By Jeff White (jwhite@virginia.edu)

CHARLOTTESVILLE — It seemed only fitting that the ceremony at which the late Michael Colley was honored took place not more than a long fly ball from Camden Yards in Baltimore.

Lacrosse and football were not Colley’s only athletic passions. He fervently followed the Orioles in good seasons and, more often of late, in bad.

The U.S. Intercollegiate Lacrosse Association held its annual convention last week, and Colley posthumously received the Doyle Smith Sports Information/Media Award.

The audience at the Baltimore Marriott Inner Harbor included Colley’s mother, Bert, his former colleague and boss Rich Murray, and UVa men’s lacrosse coach Dom Starsia.

Colley, who worked for 18 years in UVa’s athletics media relations department, died of a heart attack July 11 in Virginia Beach. He was 46, and his passing stunned the lacrosse community.

In Baltimore, accepting the Doyle Smith Award on Colley’s behalf was his close friend Myron Ripley, whose remarks can be read here.

“Myron gave a very touching speech,” Starsia said.

Smith, who died in 2004, was a legendary figure in the UVa athletics department and the lacrosse world, as well as a friend and mentor to Colley.

Ripley, a fixture in the Charlottesville lacrosse community as a coach and a statistician, also was a protégé of Smith.

The USILA presents the Doyle Smith Award each year to a person who has contributed significantly to the coverage and promotion of the sport.

At the same luncheon, UVa lacrosse player Max Pomper received the Intercollegiate Men’s Lacrosse Coaches Association’s second annual Boston Market Humanitarian Award.

Pomper was unable to attend, so Starsia accepted on his behalf.

“I was very touched by the fact that the lacrosse community, the coaches and institutions, chose to honor Max and Mike the way they did,” Starsia said.

Pomper, a senior from Long Island, N.Y., launched a fundraiser this year — a flag-football tournament called “Remembering Will Barrow” — to benefit HELP, UVa’s student-run crisis hotline.

Barrow, who was a standout defensive midfielder for UVa, took his life in November 2008.

Two of Pomper’s teammates, Mikey Thompson and Kyle Menendez, also deserve special recognition for their roles in ensuring that the inaugural tournament came off as planned Nov. 7.

“Sometimes with these community-service projects, all well-intentioned, you’ve got to drag players in kicking and screaming,” Starsia said.

Not this time.

“This truly was a student-run event,” Starsia said. “It was a great event, and we’re really glad that somebody was able to make some good come out of such a senseless loss.”

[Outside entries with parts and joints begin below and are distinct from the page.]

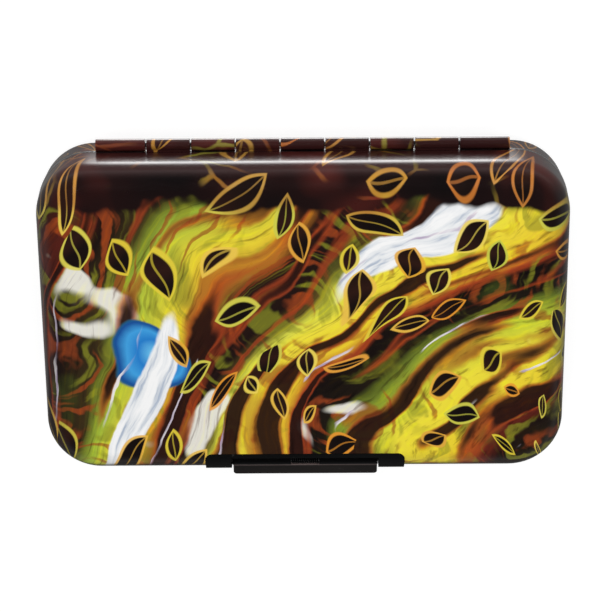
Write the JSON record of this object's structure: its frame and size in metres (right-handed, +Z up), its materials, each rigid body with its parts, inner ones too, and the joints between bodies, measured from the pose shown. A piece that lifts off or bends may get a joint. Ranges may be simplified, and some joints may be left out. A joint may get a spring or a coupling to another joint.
{
  "type": "fly box",
  "caption": "Flat two-part pocket case for fishing flies: pressed metal halves on a piano hinge, a sprung thumb latch and slit foam pads inside.",
  "frame": {"origin": "centre of the base's flat face, on the surface that the box lies on", "axes": "+X along the hinge, +Y toward the hinge, +Z up toward the lid's face"},
  "size_m": [0.152, 0.1044, 0.0304],
  "materials": {
    "print": "pressed aluminium under a satin gloss printed coat, bare at the cut rims",
    "steel": "drawn stainless wire, satin",
    "liner": "moulded black, fine grain",
    "tape": "double-sided adhesive sheet",
    "foam": "closed-cell foam, matt, with fine slits",
    "housing": "moulded black, satin",
    "lever": "moulded brown-black, satin",
    "catch": "stamped and painted black",
    "rivet": "solid rivets, bare"
  },
  "bodies": {
    "base": {"base_shell": "print", "base_hinge_leaf": "print", "hinge_pin": "steel", "base_liner": "liner", "base_foam_tape": "tape", "base_foam": "foam", "catch_plate": "catch", "catch_rivets": "rivet"},
    "lid": {"lid_shell": "print", "lid_hinge_leaf": "print", "lid_liner": "liner", "lid_foam_tape": "tape", "lid_foam": "foam", "latch_housing": "housing", "housing_rivets": "rivet", "latch_pin": "steel", "latch_spring": "steel"},
    "lever": {"latch_lever": "lever"}
  },
  "joints": [
    {"name": "lid_hinge", "type": "hinge", "parent": "base", "child": "lid", "pos_m": [0, 0.0494, 0.0152], "axis": [-1, 0, 0], "range_deg": [0, 180]},
    {"name": "latch_lever", "type": "hinge", "parent": "lid", "child": "lever", "pos_m": [0, -0.0452, 0.025], "axis": [-1, 0, 0], "range_deg": [0, 20], "stiffness_Nm_per_rad": 0.04, "springref_deg": -20.05, "deforming": ["latch_spring"]}
  ]
}
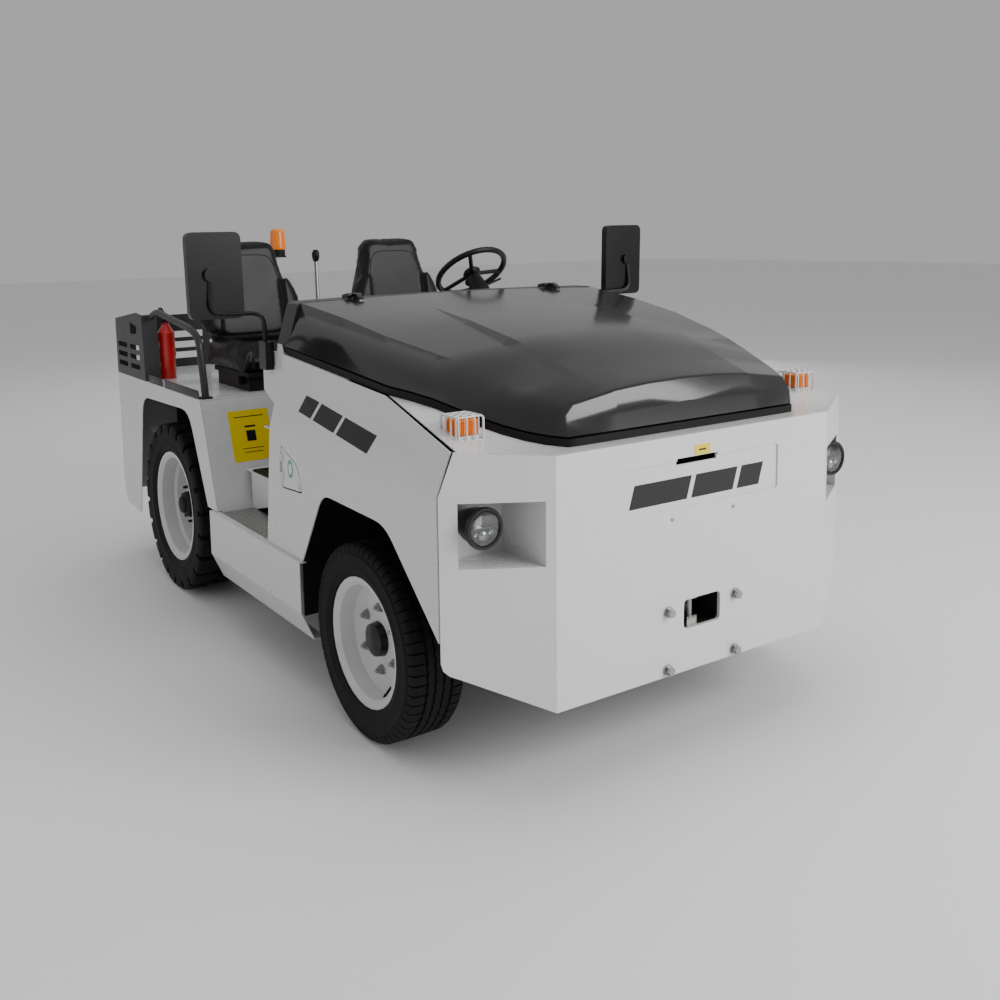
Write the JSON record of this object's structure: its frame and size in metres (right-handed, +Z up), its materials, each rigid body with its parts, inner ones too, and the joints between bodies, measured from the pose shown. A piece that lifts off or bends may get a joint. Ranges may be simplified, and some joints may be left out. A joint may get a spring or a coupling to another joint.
{
  "type": "airport tow tractor",
  "caption": "Two-seat electric baggage tug: swept steel front, hinged hood, open cab with steering, rear tray with guard, steered front wheels, tow jaw and stepped hitch.",
  "frame": {"origin": "on the ground, under the middle of the vehicle's overall box", "axes": "+Z up; the front faces -Y and the vehicle's left side is at +X"},
  "size_m": [2.291, 3.522, 1.75],
  "materials": {
    "body_white": "gloss",
    "hood_grey": "gloss",
    "guard_grey": "satin",
    "chassis_black": "satin",
    "seal_rubber": "matte",
    "tyre_rubber": "matte",
    "seat_vinyl": "satin",
    "moulded_black": "satin",
    "cast_grey": "plated",
    "amber_lens": "gloss",
    "red_paint": "gloss",
    "lamp_glass": "gloss"
  },
  "bodies": {
    "chassis": {"battery_block": "chassis_black", "beacon": "amber_lens", "charge_socket": "moulded_black", "chassis_frame": "chassis_black", "corner_lamp_left": "amber_lens", "corner_lamp_right": "amber_lens", "cowl_arch": "guard_grey", "cowl_side_left": "body_white", "cowl_side_right": "body_white", "dashboard": "moulded_black", "driver_seat_back": "seat_vinyl", "driver_seat_base": "moulded_black", "driver_seat_cushion": "seat_vinyl", "fire_extinguisher": "red_paint", "floor_plate": "body_white", "front_axle": "chassis_black", "front_hitch": "cast_grey", "front_ledge": "body_white", "front_plate": "body_white", "front_side_left": "body_white", "front_side_right": "body_white", "handrail_left": "guard_grey", "handrail_right": "guard_grey", "headlight_left": "lamp_glass", "headlight_right": "lamp_glass", "hood_seal": "seal_rubber", "mirror_left": "moulded_black", "mirror_right": "moulded_black", "park_brake_lever": "moulded_black", "passenger_seat_back": "seat_vinyl", "passenger_seat_base": "moulded_black", "passenger_seat_cushion": "seat_vinyl", "rear_axle": "chassis_black", "rear_compartment": "chassis_black", "rear_deck": "body_white", "rear_guard": "guard_grey", "rear_hitch": "chassis_black", "rear_plate": "body_white", "rear_side_left": "body_white", "rear_side_right": "body_white", "seat_riser": "body_white", "sill_left": "body_white", "sill_right": "body_white", "steering_column": "moulded_black", "wheel_housing_left": "chassis_black", "wheel_housing_right": "chassis_black"},
    "hood": {"hood": "hood_grey"},
    "charge_flap": {"charge_flap": "body_white"},
    "knuckle_right": {"knuckle_right": "chassis_black"},
    "knuckle_left": {"knuckle_left": "chassis_black"},
    "tie_rod": {"tie_rod": "chassis_black"},
    "steering_wheel": {"steering_wheel": "moulded_black"},
    "front_wheel_right": {"front_rim_right": "body_white", "front_tyre_right": "tyre_rubber"},
    "rear_wheel_right": {"rear_rim_right": "body_white", "rear_tyre_right": "tyre_rubber"},
    "front_wheel_left": {"front_rim_left": "body_white", "front_tyre_left": "tyre_rubber"},
    "rear_wheel_left": {"rear_rim_left": "body_white", "rear_tyre_left": "tyre_rubber"}
  },
  "joints": [
    {"name": "hood_hinge", "type": "hinge", "parent": "chassis", "child": "hood", "pos_m": [0, -0.328, 1.474], "axis": [-1, 0, 0], "range_deg": [0, 55]},
    {"name": "charge_flap_hinge", "type": "hinge", "parent": "chassis", "child": "charge_flap", "pos_m": [-0.9071, -0.4735, 0.855], "axis": [0, 0, -1], "range_deg": [0, 110]},
    {"name": "steer_right", "type": "hinge", "parent": "chassis", "child": "knuckle_right", "pos_m": [-0.64, -1.035, 0.341], "axis": [0, 0, 1], "range_deg": [-30, 30]},
    {"name": "steer_left", "type": "hinge", "parent": "chassis", "child": "knuckle_left", "pos_m": [0.64, -1.035, 0.341], "axis": [0, 0, 1], "range_deg": [-30, 30]},
    {"name": "tie_rod_pivot", "type": "hinge", "parent": "knuckle_right", "child": "tie_rod", "pos_m": [-0.64, -0.885, 0.301], "axis": [0, 0, 1], "range_deg": [-30, 30]},
    {"name": "steering_wheel_turn", "type": "hinge", "parent": "chassis", "child": "steering_wheel", "pos_m": [0.405, 0.158, 1.523], "axis": [0, 0.6266, 0.7793], "range_deg": [-360, 360]},
    {"name": "front_wheel_right_spin", "type": "hinge", "parent": "knuckle_right", "child": "front_wheel_right", "pos_m": [-0.78, -1.035, 0.341], "axis": [1, 0, 0], "continuous": true},
    {"name": "front_wheel_left_spin", "type": "hinge", "parent": "knuckle_left", "child": "front_wheel_left", "pos_m": [0.78, -1.035, 0.341], "axis": [1, 0, 0], "continuous": true},
    {"name": "rear_wheel_right_spin", "type": "hinge", "parent": "chassis", "child": "rear_wheel_right", "pos_m": [-0.75, 0.892, 0.408], "axis": [1, 0, 0], "continuous": true},
    {"name": "rear_wheel_left_spin", "type": "hinge", "parent": "chassis", "child": "rear_wheel_left", "pos_m": [0.75, 0.892, 0.408], "axis": [1, 0, 0], "continuous": true}
  ],
  "couplings": [
    {"joint": "steer_left", "follows": "steer_right", "ratio": 1},
    {"joint": "tie_rod_pivot", "follows": "steer_right", "ratio": -1},
    {"joint": "steering_wheel_turn", "follows": "steer_right", "ratio": 12}
  ]
}
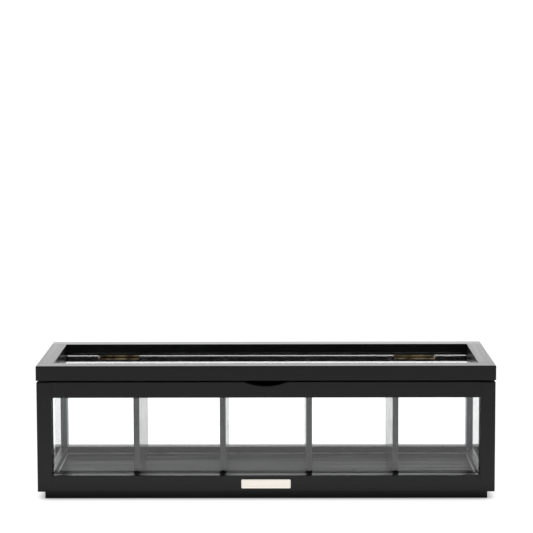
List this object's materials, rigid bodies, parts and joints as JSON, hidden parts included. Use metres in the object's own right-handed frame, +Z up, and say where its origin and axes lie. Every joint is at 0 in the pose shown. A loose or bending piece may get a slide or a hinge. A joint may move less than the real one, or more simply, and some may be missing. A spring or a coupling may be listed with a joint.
{
  "type": "tea bag organizer box",
  "caption": "Long low black wooden box with glass walls, a row of compartments for tea bags in envelopes, and a hinged glazed lid.",
  "frame": {"origin": "middle of the underside of the plinth, on the surface that the box stands on", "axes": "+X along the front towards the right as seen from the front, +Y from the front to the rear where the hinges are, +Z up"},
  "size_m": [0.4008, 0.1208, 0.1188],
  "materials": {
    "black_paint_on_wood": "satin black paint over smooth wood, arrises eased",
    "clear_glass": "clear float glass",
    "aged_brass": "aged brass, dull",
    "plate_metal": "pale warm metal, fine brushed, bare",
    "beech": "plain beech, unfinished",
    "black_rubber": "matt"
  },
  "bodies": {
    "case": {"base_board": "black_paint_on_wood", "front_left_post": "black_paint_on_wood", "front_right_post": "black_paint_on_wood", "rear_left_post": "black_paint_on_wood", "rear_right_post": "black_paint_on_wood", "front_bottom_rail": "black_paint_on_wood", "rear_bottom_rail": "black_paint_on_wood", "left_bottom_rail": "black_paint_on_wood", "right_bottom_rail": "black_paint_on_wood", "front_top_rail": "black_paint_on_wood", "rear_top_rail": "black_paint_on_wood", "left_top_rail": "black_paint_on_wood", "right_top_rail": "black_paint_on_wood", "case_dowels": "beech", "front_glass": "clear_glass", "rear_glass": "clear_glass", "left_glass": "clear_glass", "right_glass": "clear_glass", "divider_1": "black_paint_on_wood", "divider_2": "black_paint_on_wood", "divider_3": "black_paint_on_wood", "divider_4": "black_paint_on_wood", "nameplate": "plate_metal", "lid_pads": "black_rubber", "left_hinge_case_leaf": "aged_brass", "left_hinge_pin": "aged_brass", "right_hinge_case_leaf": "aged_brass", "right_hinge_pin": "aged_brass", "hinge_case_screws": "aged_brass"},
    "lid": {"lid_front_rail": "black_paint_on_wood", "lid_rear_rail": "black_paint_on_wood", "lid_left_rail": "black_paint_on_wood", "lid_right_rail": "black_paint_on_wood", "lid_dowels": "beech", "lid_glass": "clear_glass", "left_hinge_lid_leaf": "aged_brass", "right_hinge_lid_leaf": "aged_brass", "hinge_lid_screws": "aged_brass"}
  },
  "joints": [
    {"name": "lid_hinge", "type": "hinge", "parent": "case", "child": "lid", "pos_m": [0, 0.0585, 0.1039], "axis": [-1, 0, 0], "range_deg": [0, 105]}
  ]
}
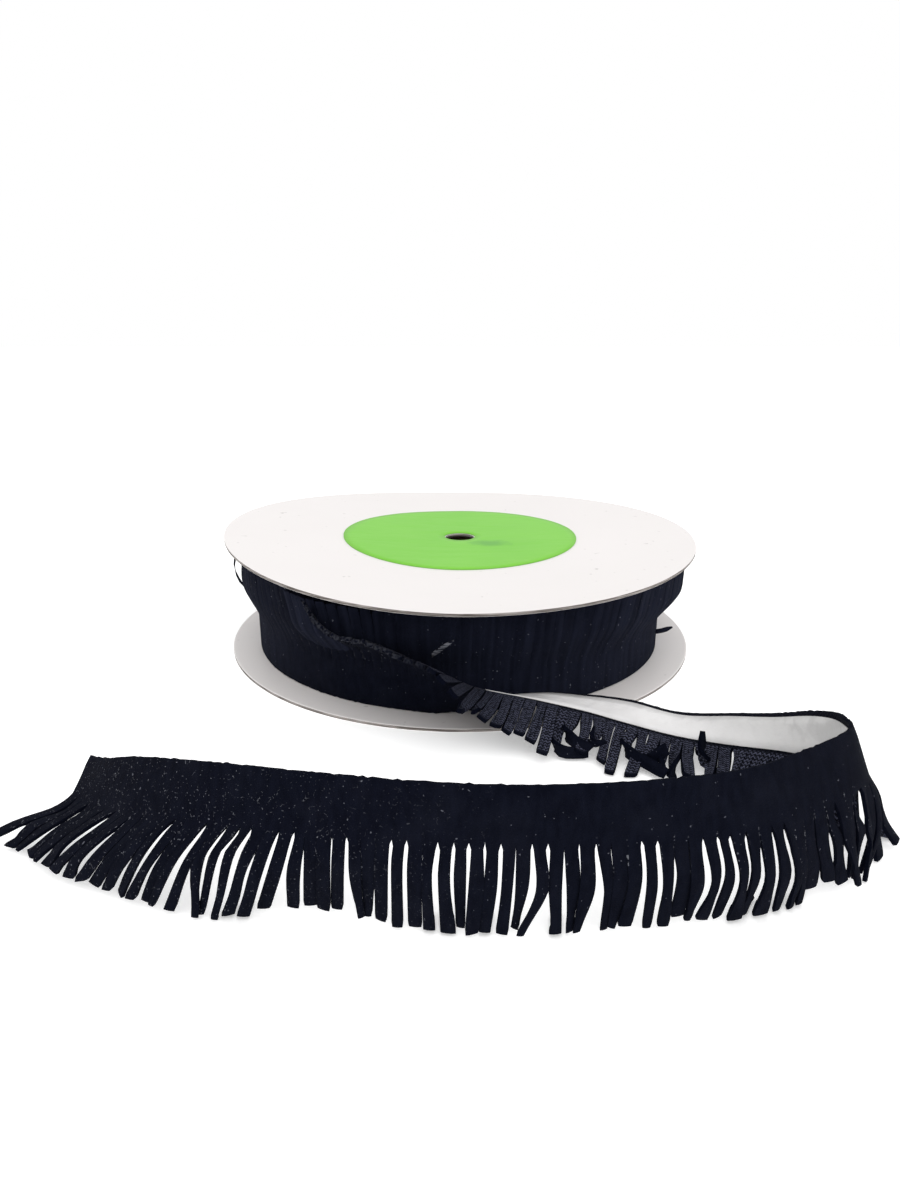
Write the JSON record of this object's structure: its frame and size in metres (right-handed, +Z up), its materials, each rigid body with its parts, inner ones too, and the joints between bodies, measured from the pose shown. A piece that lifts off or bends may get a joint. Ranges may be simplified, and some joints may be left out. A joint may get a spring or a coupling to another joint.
{
  "type": "suede fringe trim on a flanged spool",
  "caption": "Slit suede fringe trim with an adhesive header, wound on a white board spool with a round label, its loose end curving out in front.",
  "frame": {"origin": "middle of the whole object's footprint, on the surface that the spool and the loose end stand on", "axes": "+Z up along the spool's axis, the loose end lies towards -Y, +X to its right seen from there"},
  "size_m": [0.1847, 0.2291, 0.0336],
  "materials": {
    "suede": "near-black navy napped suede",
    "tape": "pale glossy release liner",
    "board": "smooth white-faced paperboard",
    "kraft": "grey-brown wound paper tube",
    "label": "lime green paper"
  },
  "bodies": {
    "root": {"flange_lower": "board", "flange_upper": "board", "core": "kraft", "label": "label", "roll": "suede", "header": "suede", "tape": "tape", "fringe_peel_left": "suede", "fringe_peel_mid": "suede", "fringe_peel_right": "suede", "fringe_peel_foot": "suede", "fringe_back_left": "suede", "fringe_back_right": "suede", "fringe_turn_back": "suede", "fringe_turn_right": "suede", "fringe_turn_nose": "suede", "fringe_turn_front": "suede", "fringe_front_right": "suede", "fringe_front_mid_right": "suede", "fringe_front_mid_left": "suede", "fringe_front_left": "suede", "fringe_end": "suede"}
  },
  "joints": []
}
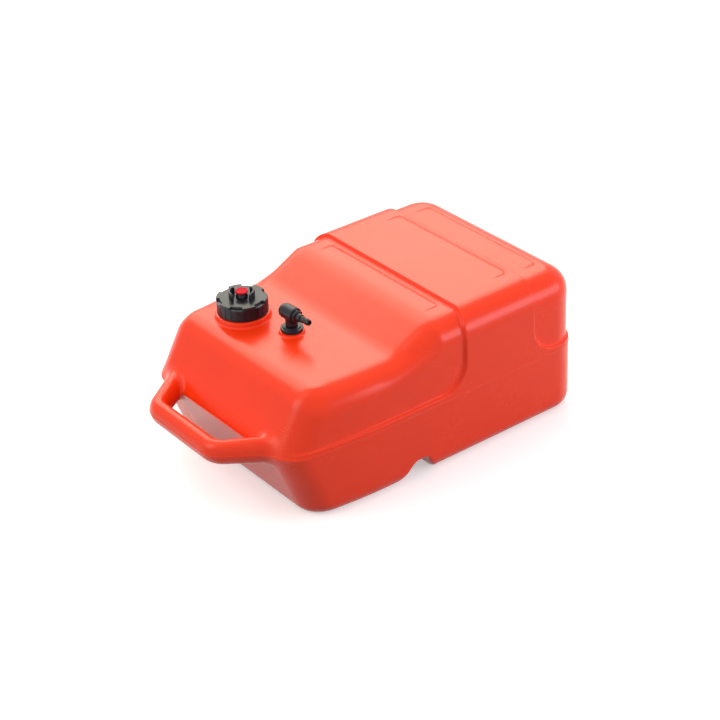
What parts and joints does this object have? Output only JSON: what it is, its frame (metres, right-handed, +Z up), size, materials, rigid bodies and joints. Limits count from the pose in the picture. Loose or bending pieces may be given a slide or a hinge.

After the luncheon, several college coaches, including Syracuse’s John Desko, Johns Hopkins’ Dave Pietramala and UMBC’s Don Zimmerman, sought out Colley’s mother to tell her how much her son had meant to their sport.

“It meant a lot to her,” Ripley said.

That touched Starsia, too. So did the actions of Princeton’s Jerry Price, a nominee for the Doyle Smith Award.

Price withdrew his name from consideration, “because he wanted Mike to get the award. Everybody pulled together and did the right thing,” Starsia said.

“One of the things I’ve always enjoyed about our sport is that it’s still a very close community. Everybody sort of does know everybody else, and frankly I think people were shocked by what happened to Mike.”

After his passing, the Virginia Athletics Foundation started a fund in Colley’s memory. Nearly $14,000 has been raised, and the VAF is still accepting gifts.

A specific use for donations has not been determined, but money raised will support men’s lacrosse at UVa.

Donations may be sent to: Michael Colley Memorial Fund, c/o Virginia Athletics Foundation, P.O. Box 400833, Charlottesville, VA, 22904.